Move on the Rise. To the sharp eyes of Wall Street, any company with steadily rising earnings and a stock price ranging upwards of $75 per share is ripe for a split. On the Big Board today at least 50 companies fill these specifications, among them Du Pont, Eastman Kodak, G.E., Jersey Standard and Corning Glass. As the stock market continues to rise, even more companies will become split candidates. While splits in themselves do not give a stockholder any more than he already has, Wall Streeters love them because they usually represent a management declaration of confidence that very often edges the stock price upward.
Corporations try to make sure that their stock will climb from the split level by declaring the move, when possible, during a bull market. They also help the stock to move by splitting it to a price that will attract buyers. RCA was selling in the high 90s when its directors were debating a split; they settled for a 3-for-l division that brought the price per new share down to the 30sthe range at which many experts believe that the public is most attracted to a stock. Other companies feel that for prestige purposes their stock should sell at a higher price, and in this case might split only 2 for 1. Ideally, the dividend should be raised at the same time. "If the dividend is halved on each share in a 2-for-l split," says RCA Executive Vice President Robert L. Werner, "the split is meaningless."

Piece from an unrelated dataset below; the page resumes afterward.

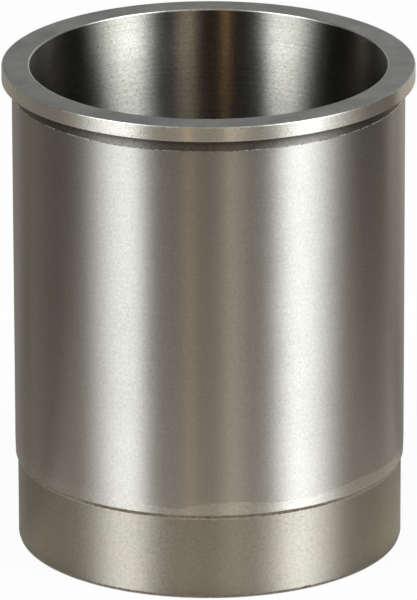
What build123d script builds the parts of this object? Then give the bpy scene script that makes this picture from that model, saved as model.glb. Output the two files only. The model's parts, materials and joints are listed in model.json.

A Few More Tons. With their stock cheaper and more plentiful after a split, most companies usually find themselves with more stockholders. They like this because widely scattered ownership gives more stability to the stock price and allows it to reflect the company's earnings performance more precisely, rather than to flutter at every new headline. In addition, a split gives the company a wider base on which to draw for new capital. A.T. & T. is raising $1.2 billion by giving its 2,250,000 stockholders the right to buy additional shares of its common stock at a special price. Such companies as General Motors and RCA, which have many consumer products to sell, like lots of stockholders because shareowners are likely to become customers as well. Even Youngstown Sheet & Tube gave this factor consideration in its recent 3-for-l split. "Stockholders have a stake in the company," says President Alfred S. Glossbrenner, "and we would suppose that they may try to help us sell a few more tons of steel here and there."